Low density rural residential development is a category of development without a well defined set of principles. The principles of sustainability drive the "smart growth" movement; a comparison of the characteristics of low density growth to "smart growth" shows how different this category of development is from urban sustainability movements. The principles of smart growth used here were defined by the National Governors Association.

Principles of Smart Growth from National Governors Association Low Density Rural Residential Development as it relates to the smart growth principle
Mix land use Low density is a single land use of residential development. The purpose of mixing land use is to provide jobs and shopping close to homes; rural zoning is too dispersed to make economic sense for businesses. Some rural areas allow light industry (e.g., cabinetmaking, welding, etc.) on rural parcels.
Foster "walkable" close-knit neighborhoods Rural residential areas are not "walkable" for commute, shopping errands, or tasks other than pleasure or chores.
Preserve open space, farmland, natural beauty, and critical environmental areas Rural zoning often appears "cluttered" in contrast to open space standards and working farmland, especially grazing lands; access driveways, outbuildings, extra vehicles, trailers, "lay down yards," and the like are common.

Critical environmental areas, which usually have a natural "organic" shape (following drainages or vernal pool shapes, etc.) are very challenging to preserve in low density zoning which typically are rectangular or trapezoidal in relation to a straight road. Preservation incentives like conservation easements to encourage cooperation among landowners are rare, and complicated. Organizations doing conservation easements are under-funded to address this challenge at a significant level.

Create a range of housing opportunities and choices This principle targets the development design level, which does not exist in rural residential zoning where each landowner designs and builds to their own needs. "Granny units," or second houses on parcels, can chaotically address the need for a range of housing opportunities, but serve landowner needs, not a perceived societal need or guideline from the community at large.
Make development decisions predictable, fair and cost-effective Development decisions in rural residential zoning is solely at the discretion of the landowner, as long as it meets building codes and the rural residential zoning setbacks and standards. Build-out is unpredictable, based on economy and other drivers. Market constraints of re-sale may or may not be a consideration for landowners.
Provide a variety of transportation choices Low density zoning almost never reaches the cost effective level that supports public transportation. Dependency on the automobile is nearly total (with the possible exception of the school bus), and the norm is a vehicle that can meet varied rural lifestyle needs, which is most commonly the pickup truck.

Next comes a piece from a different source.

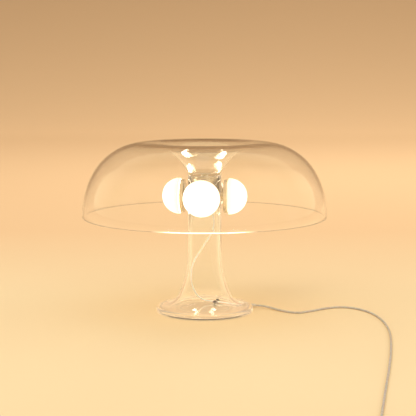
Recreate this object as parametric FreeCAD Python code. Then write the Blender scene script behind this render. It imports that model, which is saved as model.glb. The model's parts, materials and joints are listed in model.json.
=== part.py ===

Promote distinctive, attractive communities with a strong sense of place, including rehabilitation and use of historic buildings Few historic opportunities exist in rural residential areas, where farmhouses were sparsely located on very large parcels of several thousand acres, and were often not noteworthy in design or quality (compared to urban Victorian houses). Each landowner will have his/her own style and choices, which rarely leads to a coherent community design, and may or may not be attractive. One of the tragic ironies of rural development is that the character of the place is often diminished or altered by the development of those who were drawn to that place because of its character.

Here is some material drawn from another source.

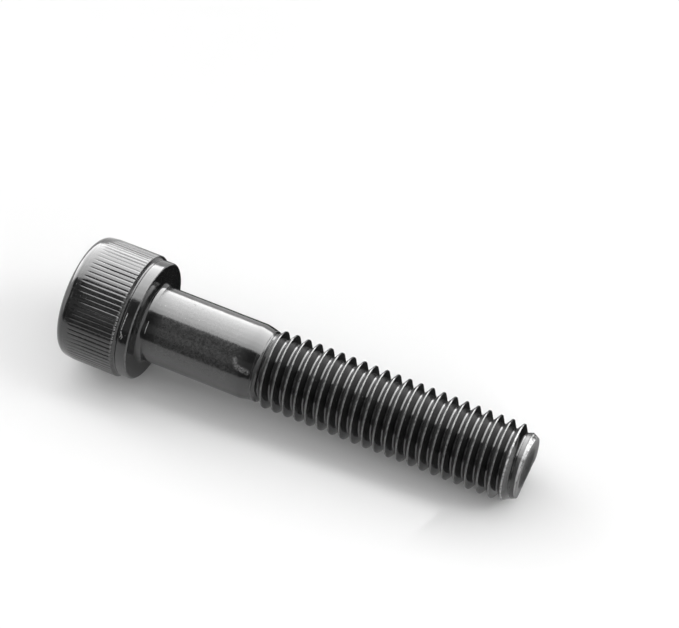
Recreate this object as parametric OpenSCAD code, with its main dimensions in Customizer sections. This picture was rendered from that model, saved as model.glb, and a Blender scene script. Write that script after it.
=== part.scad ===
// Socket head cap screw, metric coarse thread, partly threaded, knurled head.
// One forged and rolled piece. It lies on its side, the way it comes to rest:
// on the inner end of the knurl and on the thread near its tip.
// Origin: centre of the bearing face under the head. The tip points along +X.

/* [Thread] */
// Major diameter of the thread
thread_d = 9.82; // [9.74:0.01:9.96]
// Pitch of the thread
pitch = 1.5; // [1.45:0.01:1.55]
// Length under the head, from the bearing face to the tip
length = 50; // [40:0.5:80]
// Threaded length, from the tip to the first full crest
thread_l = 32.35; // [24:0.05:36]
// Root diameter of the thread
root_d = 8.06; // [7.90:0.01:8.20]
// Flat on each crest, as a share of the pitch
crest_share = 0.13; // [0.10:0.01:0.18]
// Flat in each root, as a share of the pitch
root_share = 0.15; // [0.12:0.01:0.20]
// Turns over which the first threads grow to full height
runout_turns = 2.4; // [1.5:0.1:3.0]
// Facets in a turn of the thread
turn_facets = 24; // [18:2:30]

/* [Shank] */
// Diameter of the plain shank
shank_d = 9.68; // [9.60:0.01:9.72]
// Radius of the fillet under the head
fillet_r = 0.7; // [0.5:0.05:0.9]
// Length of the taper from the shank down to the rolled part
taper_l = 2.1; // [1.5:0.1:3.0]
// Diameter of the blank where the rolled thread begins
blank_d = 8.88; // [8.80:0.01:8.98]

/* [Head] */
// Height of the head, bearing face to top
head_h = 9.65; // [9.6:0.05:10.0]
// Diameter over the knurl
knurl_d = 15.92; // [15.88:0.02:16.20]
// Number of ridges in the straight knurl
knurl_n = 78; // [66:2:90]
// Depth of the knurl's grooves
knurl_depth = 0.20; // [0.16:0.01:0.28]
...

Take advantage of existing community assets Again, this principle does not apply to rural development and conversion of agricultural lands, where community assets are sparse. Taking advantage of natural resources may be a principle that could apply, but that is likewise subject to the choice of the landowner.
Encourage citizen and stakeholder participation in development decisions In rural development, landowners will do as they please on their land. The rural ethic is a libertarian respect for each landowner's right to do so. Citizen and stakeholder participation most often occur when individual landowner rights are threatened by imposition of regulation that diminishes those perceived rights and freedoms.

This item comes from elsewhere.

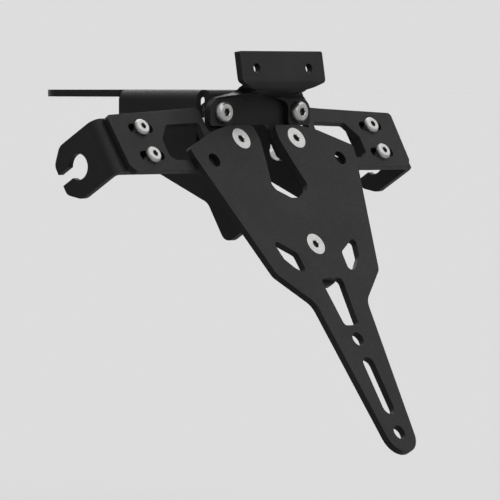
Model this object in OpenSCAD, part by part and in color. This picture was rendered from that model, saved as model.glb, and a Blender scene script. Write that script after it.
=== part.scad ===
// Motorbike tail tidy: a bracket under the tail that carries a number plate,
// a plate light and two indicators. Origin: centre of the tail mounting holes
// on the top face. +Z up, +Y towards the front of the bike, +X to its right.

/* [Sheet metal] */
// Thickness of every sheet
sheet_t = 3; // [2.5:0.25:3.5]
// Inner radius of the bends
bend_r = 1.5; // [1:0.25:2]
// Radius of the laser-cut corners
corner_r = 2; // [0.5:0.25:3]

/* [Plate plane] */
// Lean of the number plate from vertical
plate_lean = 30.8; // [26:0.4:34]
// Distance from the tail holes' centre back to the carrier's top screws
plate_reach = 60; // [56:1:70]
// Drop from the tail mounting face to the carrier's top screws
plate_drop = 20.5; // [20:0.5:26]

/* [Number plate carrier] */
// Distance between the top carrier screws
top_screw_span = 35.4; // [34:0.2:38]
// Distance from the top carrier screws down to the lower one
lower_screw_drop = 51.9; // [48:0.5:56]
// Width of the carrier at its shoulders
carrier_w = 105; // [98:1:112]
// Width of the carrier at its waist
waist_w = 66; // [60:1:72]
// Distance from the top screws down to the waist
waist_drop = 65.6; // [62:0.5:70]
// Width of the tail where it leaves the waist
neck_w = 33; // [31:0.5:36]
// Width of the tail at its round end
tip_w = 16.2; // [14:0.2:20]
// Distance from the top screws down to the tail's last hole
tip_drop = 142.4; // [138:0.2:152]
// Height of the arms above the top screws
arm_rise = 6.5; // [6:0.25:7]
// Width of the gap between the arms at the top screws
gap_w = 12; // [10:0.5:14]
// Depth of the gap below the top screws
gap_drop = 29.3; // [27:0.1:31]
// Diameter of the plate holes in the carrier
plate_hole_d = 6.4; // [5.4:0.2:7]
// Distance between the upper plate holes
plate_hole_span = 81; // [76:1:86]
// Distance from the top screws down to the upper plate holes
plate_hole_drop = 10.3; // [9:0.3:12]
// Length of the slot in the tail
tail_slot_l = 27; // [20:1:28]

/* [Indicator bar] */
// Overall length of the bar
bar_w = 183; // [176:1:200]
// Height of the bar above the top screws at its ends
bar_rise = 13.7; // [12.5:0.3:15.5]
// Depth of the bar below the top screws
bar_drop = 13.3; // [12.8:0.5:15.8]
// Distance from the bar's end in to the indicator screws
indicator_inset = 17.8; // [17:0.2:20]
// Height of the upper indicator screw above the top carrier screws
indicator_screw_rise = 7.2; // [6.6:0.2:8]
// Distance between the two indicator screws on one side
indicator_screw_pitch = 13.2; // [12.6:0.2:14]
// Length of each adjusting slot
indicator_slot_l = 14.5; // [12:0.5:16]

/* [Indicator brackets] */
// Distance that a bracket's flange stands out past the bar's end
bracket_stand = 4.5; // [4:0.5:8]
// Height of a bracket's sheet
bracket_h = 25.5; // [25:0.5:29]
// Reach of a bracket's flange in front of the bar
bracket_reach = 29.5; // [29:0.5:36]
// Diameter of the hole for the indicator stem
stem_d = 11; // [10:0.5:12]
// Width of the stem hole's cable slot
stem_slot_w = 5.2; // [4:0.2:5.4]

/* [Light bracket] */
// Width of the light plate
light_plate_w = 53; // [50:1:60]
// Height of the light plate's top edge above the tail mounting face
light_plate_rise = 16.5; // [15:0.5:20]
// Distance from the light plate's top edge down to its bend
light_plate_h = 16.5; // [15:0.5:18]
// Distance between the light holes
light_hole_span = 33.4; // [30:0.4:36]
// Diameter of the light holes
light_hole_d = 4.3; // [3.5:0.1:5]
// Distance the light plate stands behind the light bracket's feet
light_reach = 14.4; // [12:0.3:17]
// Tilt of the light plate from vertical
light_tilt = 9.5; // [5:0.5:14]
// Distance from the base bracket's side in to the light bracket's bolt
light_bolt_inset = 7.8; // [7.2:0.2:8.6]

/* [Base bracket] */
// Width across the outer faces of the sides
base_w = 64; // [63:0.5:68]
// Distance from the tail holes' centre to the front edge
base_front = 46; // [42:1:60]
// Length of the sides below the top plate
side_l = 50; // [44:1:56]
// Depth of the sides in front of the bar at their lower end
side_depth = 13.5; // [12:0.5:16]
// Distance from the top screws down to the sides' lower end
side_drop = 40.3; // [38:0.5:43]
// Rise of the sides' lower edge towards the front
side_rise_angle = 23.4; // [21:0.4:26]
// Distance between the tail holes across the bike
tail_hole_span_x = 40; // [36:1:42]
// Distance between the tail holes along the bike
tail_hole_span_y = 60; // [50:1:66]
// Diameter of the tail holes
tail_hole_d = 6.6; // [5.5:0.1:8.5]

/* [Fasteners] */
// Thread diameter of the carrier and light bracket screws
big_d = 5; // [4:0.5:5]
// Thread diameter of the indicator screws
small_d = 4; // [3:0.5:4]
// Length of the thread that shows past each nut
thread_show = 1.5; // [0.5:0.25:2.5]

/* [Hidden] */

// Facets of a full circle, and the angle that one edge of a rounded corner turns
$fn = 48;
corner_step = 11.25;
// A hair of extra length where a cutter passes a face
over = 1;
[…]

Strengthen and encourage growth in existing communities Low and very low density zoning are the opposite of this smart growth principle, as agricultural land conversion to exurban and low density suburban uses is essentially creating new communities from grazing lands and other farmland.

As the comparison indicates, low density rural residential development is not smart growth as defined by the National Governors Association. Yet, as the general plan map indicates, much of the Sacramento Valley and foothills is already zoned for this type of development. It appears that only market demand is holding back the conversion of most of the remaining agricultural land to low density rural residential. Few choices remain as the zoning is already in place: does society determine that this is going in the wrong direction and constrain growth through regulation? Or, are adaptation strategies developed that attempt to guide rural residential development in productive and low impact directions? Or, will a laissez-faire approach be taken, which would be the path of least resistance in rural counties? SRWP is exploring options for adaptation strategies by beginning to develop "best management practices" for low density rural residential development.